DO THIS: Please quote the material exactly, every line of it.
▬▬▬▬▬▬
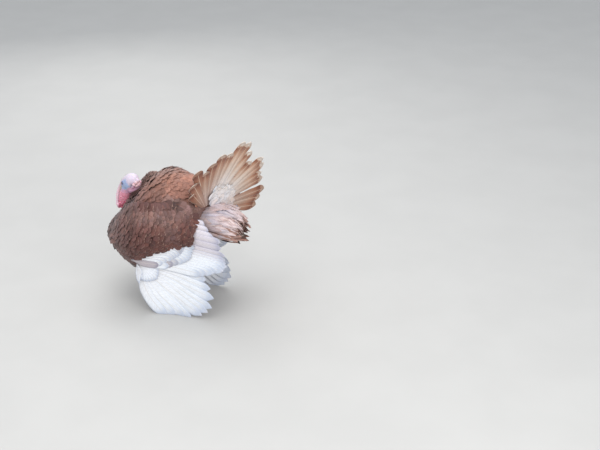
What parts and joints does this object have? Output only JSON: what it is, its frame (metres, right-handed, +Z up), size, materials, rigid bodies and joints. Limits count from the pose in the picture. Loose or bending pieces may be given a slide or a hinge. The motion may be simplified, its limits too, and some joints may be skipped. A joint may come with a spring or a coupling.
{
  "type": "domestic turkey",
  "caption": "Life-size model of a domestic turkey tom in full strut: tail fanned and tilted, wings drooped, head drawn back, chestnut body, white wings, buff tail.",
  "frame": {"origin": "on the floor, under the centre of the bird's outline seen from above", "axes": "-Y the way the body faces, +X to the bird's left, +Z up"},
  "size_m": [0.5934, 0.7494, 0.8666],
  "materials": {
    "chestnut_feather": "matte layered feathers with darker and paler edges",
    "buff_feather": "matte feathers, white at the root, cinnamon band, cream tips",
    "white_feather": "matte white flight feathers",
    "pale_skin": "bare wrinkled skin, white crown, blue round the eye",
    "red_skin": "bare warty skin",
    "horn": "smooth horn",
    "claw": "dark horn",
    "leg_scale": "plated scales",
    "beard": "coarse black bristles",
    "eye": "wet gloss, dark brown iris"
  },
  "bodies": {
    "root": {"beard": "beard", "bill_lower": "horn", "bill_upper": "horn", "caruncles": "red_skin", "claw_left_hind": "claw", "claw_left_inner": "claw", "claw_left_middle": "claw", "claw_left_outer": "claw", "claw_right_hind": "claw", "claw_right_inner": "claw", "claw_right_middle": "claw", "claw_right_outer": "claw", "eye_left": "eye", "eye_right": "eye", "foot_left": "leg_scale", "foot_right": "leg_scale", "head": "pale_skin", "neck": "chestnut_feather", "shank_left": "leg_scale", "shank_right": "leg_scale", "snood": "red_skin", "spur_left": "claw", "spur_right": "claw", "tail_coverts": "chestnut_feather", "tail_rectrices": "buff_feather", "thigh_left": "chestnut_feather", "thigh_right": "chestnut_feather", "throat": "red_skin", "trunk": "chestnut_feather", "undertail_coverts": "buff_feather", "wing_left_arm": "chestnut_feather", "wing_left_primaries": "white_feather", "wing_left_secondaries": "white_feather", "wing_right_arm": "chestnut_feather", "wing_right_primaries": "white_feather", "wing_right_secondaries": "white_feather"}
  },
  "joints": []
}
▬▬▬▬▬▬
RESPONSE BELOW:
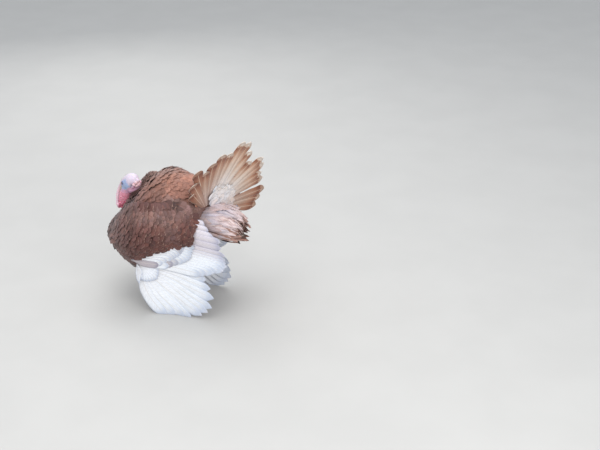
What parts and joints does this object have? Output only JSON: what it is, its frame (metres, right-handed, +Z up), size, materials, rigid bodies and joints. Limits count from the pose in the picture. Loose or bending pieces may be given a slide or a hinge. The motion may be simplified, its limits too, and some joints may be skipped. A joint may come with a spring or a coupling.
{
  "type": "domestic turkey",
  "caption": "Life-size model of a domestic turkey tom in full strut: tail fanned and tilted, wings drooped, head drawn back, chestnut body, white wings, buff tail.",
  "frame": {"origin": "on the floor, under the centre of the bird's outline seen from above", "axes": "-Y the way the body faces, +X to the bird's left, +Z up"},
  "size_m": [0.5934, 0.7494, 0.8666],
  "materials": {
    "chestnut_feather": "matte layered feathers with darker and paler edges",
    "buff_feather": "matte feathers, white at the root, cinnamon band, cream tips",
    "white_feather": "matte white flight feathers",
    "pale_skin": "bare wrinkled skin, white crown, blue round the eye",
    "red_skin": "bare warty skin",
    "horn": "smooth horn",
    "claw": "dark horn",
    "leg_scale": "plated scales",
    "beard": "coarse black bristles",
    "eye": "wet gloss, dark brown iris"
  },
  "bodies": {
    "root": {"beard": "beard", "bill_lower": "horn", "bill_upper": "horn", "caruncles": "red_skin", "claw_left_hind": "claw", "claw_left_inner": "claw", "claw_left_middle": "claw", "claw_left_outer": "claw", "claw_right_hind": "claw", "claw_right_inner": "claw", "claw_right_middle": "claw", "claw_right_outer": "claw", "eye_left": "eye", "eye_right": "eye", "foot_left": "leg_scale", "foot_right": "leg_scale", "head": "pale_skin", "neck": "chestnut_feather", "shank_left": "leg_scale", "shank_right": "leg_scale", "snood": "red_skin", "spur_left": "claw", "spur_right": "claw", "tail_coverts": "chestnut_feather", "tail_rectrices": "buff_feather", "thigh_left": "chestnut_feather", "thigh_right": "chestnut_feather", "throat": "red_skin", "trunk": "chestnut_feather", "undertail_coverts": "buff_feather", "wing_left_arm": "chestnut_feather", "wing_left_primaries": "white_feather", "wing_left_secondaries": "white_feather", "wing_right_arm": "chestnut_feather", "wing_right_primaries": "white_feather", "wing_right_secondaries": "white_feather"}
  },
  "joints": []
}